I would add String theory and many-worlds interpretation. These are pure fantasy, as there is no way to determine whether they are true or false.

Today, leftist-atheist-evolutionist Jerry Coyne moves on to complaining that this 1873 Darwin quote is out of context:
“The impossibility of conceiving that this grand and wondrous universe, with our conscious selves, arose through chance, seems to me the chief argument for the existence of God.”

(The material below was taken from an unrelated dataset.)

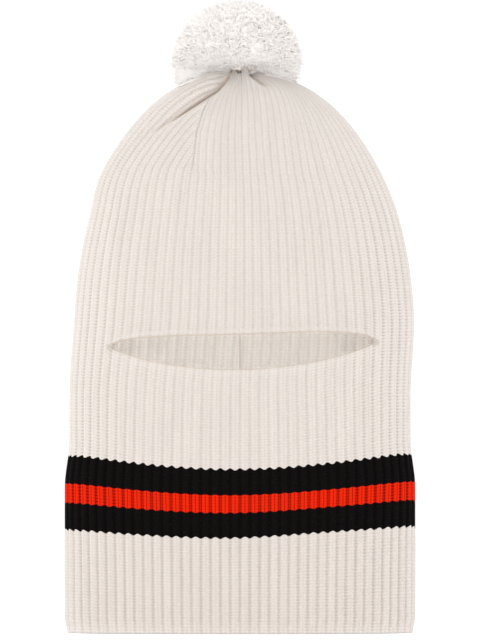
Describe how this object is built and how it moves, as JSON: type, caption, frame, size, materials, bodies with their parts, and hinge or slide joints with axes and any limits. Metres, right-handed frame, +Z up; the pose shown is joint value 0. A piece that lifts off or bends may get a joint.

The context is that Darwin is not persuaded by the argument. Coyne hates the suggestion that a great scientist might not have been an atheist. But Darwin's point is that evolution directly attacks the chief reason for believing in God, and modern evolutionists like Coyne say the same thing, as noted below. I don't really agree with them, but I do think that this attitude of evolutionists explains why evolution is so controversial.